→ Goal
Check each line of the listing for the word "from" and report how many lines contain it, giving nothing but the number.

→ Collected material

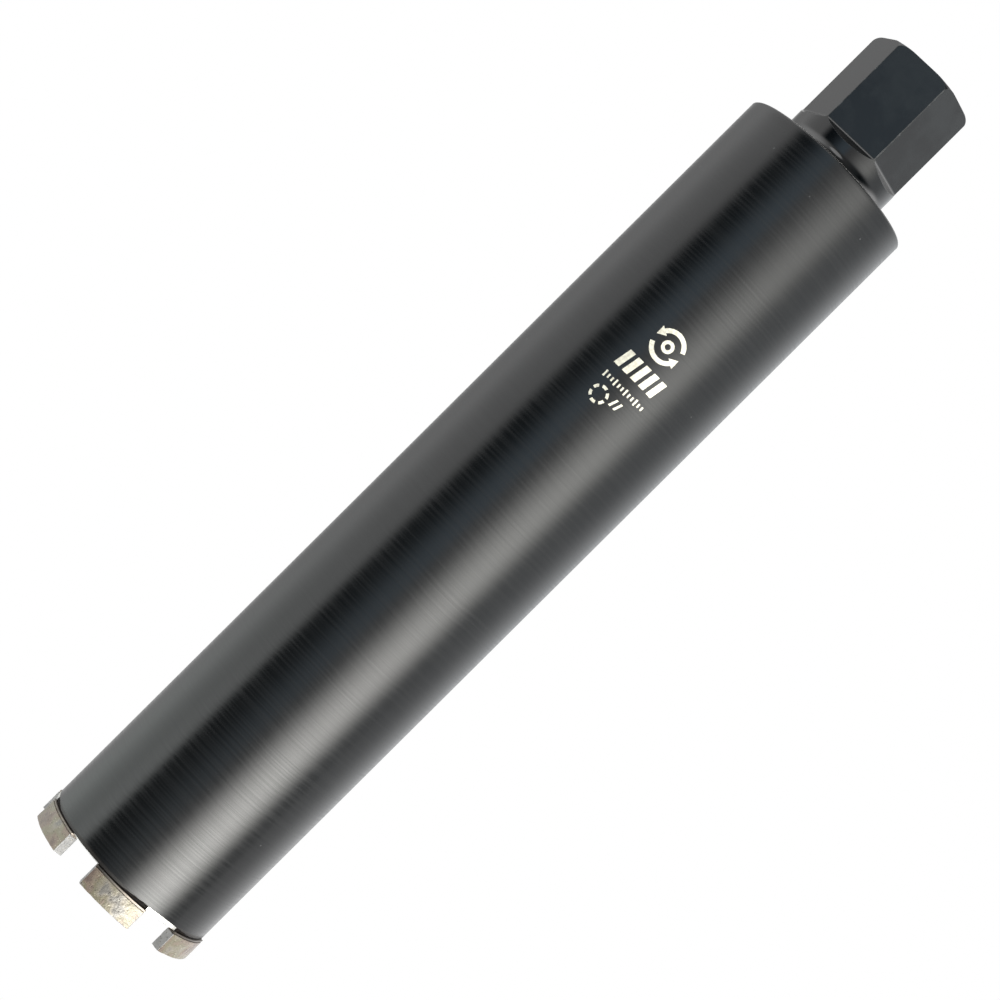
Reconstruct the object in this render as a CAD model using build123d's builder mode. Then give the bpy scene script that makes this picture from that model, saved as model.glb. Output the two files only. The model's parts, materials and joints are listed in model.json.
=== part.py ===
"""Wet diamond core bit: coated steel barrel, six sintered diamond segments and a threaded hexagon hub.

Millimetres, +Z up. The bit stands on its crown: the origin is the centre of the crown's cutting
plane, and +Z runs along the bit's axis towards the hub. One flat of the hexagon faces -Y.
"""

import os
from math import cos, pi, radians, tan

from build123d import *

# ---- driving dimensions -------------------------------------------------------------------------

# Diamond segments
segment_outer_diameter = 76.2  # the hole that the bit drills, 3 in
segment_count = 6
segment_length = 23.6  # round the crown, between its two parallel ends
segment_height = 9.2
segment_outer_relief = 1.1  # how far a segment stands proud of the barrel outside
segment_inner_relief = 0.4  # and inside
segment_end_radius = 0.4  # rounding of the upright corners
segment_face_radius = 0.25  # rounding of the edges of the cutting face
segment_turn = 14.2  # first segment's middle, counted from the flat that faces -Y

# Barrel
barrel_length = 355.6  # 14 in of drilling depth
barrel_wall = 2.0
barrel_back_chamfer = 0.5

# Hub, turned from round bar, then milled to a hexagon
hub_across_flats = 40.0
hub_corner_cut = 0.1  # what the turned outline takes off each corner of the hexagon
hub_stand_out = 49.7  # hub face above the barrel's back end
hub_neck_length = 11.8  # up to where the flats reach their full depth
hub_runout_angle = 40.0  # slope of the ramp at the foot of each flat, from square to the axis
hub_top_radius = 2.5  # turned round on the outer edge of the hub face
hub_foot_radius = 4.5  # fillet between the neck and the plug

# Plug that closes the barrel's back end
plug_depth = 15.0
plug_braze_gap = 0.05
plug_edge_chamfer = 1.0

# Spindle thread, 1-1/4 in with 7 threads per inch, bored at its minor diameter
thread_major_diameter = 31.75
thread_pitch = 25.4 / 7
thread_engagement = 0.9  # share of the full 60 degree thread height that is left standing
thread_mouth_clearance = 0.4  # countersink and relief, beyond the major radius
thread_mouth_angle = 45.0  # side of the countersink, from the axis
thread_relief_length = 12.0

# ---- sizes that follow --------------------------------------------------------------------------

segment_thickness = barrel_wall + segment_outer_relief + segment_inner_relief
segment_outer_radius = segment_outer_diameter / 2
segment_inner_radius = segment_outer_radius - segment_thickness
segment_spacing = 360 / segment_count

barrel_outer_radius = segment_outer_radius - segment_outer_relief
barrel_inner_radius = barrel_outer_radius - barrel_wall
barrel_front = segment_height
barrel_back = barrel_front + barrel_length

plug_radius = barrel_inner_radius - plug_braze_gap
plug_front = barrel_back - plug_depth

flat_count = 6
flat_spacing = 360 / flat_count
flat_distance = hub_across_flats / 2
neck_radius = flat_distance / cos(pi / flat_count) - hub_corner_cut
flat_depth = neck_radius - flat_distance
hub_face = barrel_back + hub_stand_out
flat_start = barrel_back + hub_neck_length
runout_end = flat_start - flat_depth * tan(radians(hub_runout_angle))
cutter_distance = neck_radius + flat_depth

full_thread_height = thread_pitch * cos(radians(30)) * 5 / 8
thread_radius = thread_major_diameter / 2 - full_thread_height * thread_engagement
mouth_radius = thread_major_diameter / 2 + thread_mouth_clearance
mouth_start = hub_face - (mouth_radius - thread_radius) / tan(radians(thread_mouth_angle))
relief_end = plug_front + thread_relief_length

os.makedirs("parts", exist_ok=True)


# ---- barrel: a plain tube, open at the crown ----------------------------------------------------

with BuildPart() as barrel_tube:
    with BuildSketch(Plane.XY.offset(barrel_front)):
        Circle(barrel_outer_radius)
        Circle(barrel_inner_radius, mode=Mode.SUBTRACT)
    extrude(amount=barrel_length)
    back_edges = barrel_tube.edges().group_by(Axis.Z)[-1]
    chamfer(back_edges.sort_by(SortBy.RADIUS)[-1], length=barrel_back_chamfer)

barrel_tube.part.label = "barrel_tube"
export_step(barrel_tube.part, "parts/barrel_tube.step")


# ---- hub: plug, neck and hexagon in one piece, bored for the spindle -----------------------------

with BuildPart() as hub:
    # Turned outline, with the fillet at the neck's foot and the round on the hub face
    with BuildSketch(Plane.XZ):
        with BuildLine():
            plug = Polyline(
                (0, plug_front),
                (plug_radius - plug_edge_chamfer, plug_front),
                (plug_radius, plug_front + plug_edge_chamfer),
                (plug_radius, barrel_back),
                (neck_radius + hub_foot_radius, barrel_back),
            )
            foot = RadiusArc(
                plug @ 1,
                (neck_radius, barrel_back + hub_foot_radius),
                radius=hub_foot_radius,
            )
            neck = Line(foot @ 1, (neck_radius, hub_face - hub_top_radius))
            top = RadiusArc(
                neck @ 1,
                (neck_radius - hub_top_radius, hub_face),
                radius=-hub_top_radius,
            )
            Polyline(top @ 1, (0, hub_face), (0, plug_front))
        make_face()
    revolve(axis=Axis.Z)

    # Flats, each running out on a ramp where it meets the round neck
    for flat in range(flat_count):
        outwards = Vector(0, -1, 0).rotate(Axis.Z, flat * flat_spacing)
        along_flat = Vector(-1, 0, 0).rotate(Axis.Z, flat * flat_spacing)
        with BuildSketch(Plane((0, 0, 0), x_dir=outwards, z_dir=along_flat)):
            with BuildLine():
                Polyline(
                    (flat_distance, hub_face),
                    (flat_distance, flat_start),
                    (neck_radius, runout_end),
                    (cutter_distance, runout_end),
                    (cutter_distance, hub_face),
                    close=True,
                )
            make_face()
        extrude(amount=neck_radius, both=True, mode=Mode.SUBTRACT)

    # Spindle bore: countersunk mouth, thread at its minor diameter, relief at the front
    with BuildSketch(Plane.XZ):
        with BuildLine():
            Polyline(
                (0, plug_front),
                (mouth_radius, plug_front),
                (mouth_radius, relief_end),
                (thread_radius, relief_end),
                (thread_radius, mouth_start),
                (mouth_radius, hub_face),
                (0, hub_face),
                close=True,
            )
        make_face()
    revolve(axis=Axis.Z, mode=Mode.SUBTRACT)

hub.part.label = "hub"
export_step(hub.part, "parts/hub.step")


# ---- diamond segments: equal curved blocks welded to the barrel's front edge ---------------------

for number in range(segment_count):
    direction = segment_turn - 90 + number * segment_spacing
    with BuildPart() as segment:
        with BuildSketch(Plane.XY.rotated((0, 0, direction))) as footprint:
            Circle(segment_outer_radius)
            Circle(segment_inner_radius, mode=Mode.SUBTRACT)
            Rectangle(
                segment_outer_diameter,
                segment_length,
                align=(Align.MIN, Align.CENTER),
                mode=Mode.INTERSECT,
            )
            fillet(footprint.vertices(), radius=segment_end_radius)
        extrude(amount=segment_height)
        face_edges = segment.edges().group_by(Axis.Z)[0]
        fillet(face_edges, radius=segment_face_radius)

    name = f"segment_{number + 1}"
    segment.part.label = name
    export_step(segment.part, f"parts/{name}.step")
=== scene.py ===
"""Wet diamond core bit, dressed: coated barrel, sintered segments, welds, and a milled and tapped hub.

Metres, +Z up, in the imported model's frame: the bit stands on its crown, its axis is Z, and one flat
of the hexagon faces -Y. Sizes in millimetres are multiplied by MM where they are named.
"""

import json
from math import atan2, cos, pi, radians, sin, tan

import bmesh
import bpy
from mathutils import Matrix, Quaternion, Vector


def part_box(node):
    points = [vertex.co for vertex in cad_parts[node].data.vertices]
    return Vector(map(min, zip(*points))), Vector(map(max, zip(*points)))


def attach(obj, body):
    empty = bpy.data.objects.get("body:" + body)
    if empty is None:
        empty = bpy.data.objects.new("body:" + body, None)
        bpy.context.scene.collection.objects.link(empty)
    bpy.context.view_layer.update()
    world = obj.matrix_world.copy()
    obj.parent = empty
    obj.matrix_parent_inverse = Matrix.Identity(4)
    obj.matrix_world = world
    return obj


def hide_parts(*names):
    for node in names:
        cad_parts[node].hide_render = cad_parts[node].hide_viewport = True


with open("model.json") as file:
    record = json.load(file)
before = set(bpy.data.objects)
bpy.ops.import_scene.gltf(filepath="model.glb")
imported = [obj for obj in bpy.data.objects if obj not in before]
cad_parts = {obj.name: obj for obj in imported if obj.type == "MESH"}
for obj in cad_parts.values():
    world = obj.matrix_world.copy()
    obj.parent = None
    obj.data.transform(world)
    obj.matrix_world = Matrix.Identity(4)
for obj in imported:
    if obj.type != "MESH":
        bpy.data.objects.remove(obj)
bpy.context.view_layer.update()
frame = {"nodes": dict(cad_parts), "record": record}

MM = 0.001
HAIR = 0.01 * MM  # less than this apart counts as level
SAME_POINT = 1e-7
BODY = "root"

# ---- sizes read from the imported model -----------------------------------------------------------

barrel_low, barrel_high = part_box("barrel_tube")
hub_low, hub_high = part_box("hub")
segment_names = sorted(name for name in frame["nodes"] if name.startswith("segment_"))
mounts = {mount["name"]: mount for mount in frame["record"]["mounts"]}

BARREL_RADIUS = barrel_high.x
BARREL_FRONT = barrel_low.z
BARREL_BACK = barrel_high.z
PLUG_RADIUS = hub_high.x
PLUG_FRONT = hub_low.z
HUB_FACE = hub_high.z
THREAD_RADIUS = mounts["spindle_thread"]["dims"]["r_mm"] * MM

# ---- barrel -------------------------------------------------------------------------------------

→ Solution
10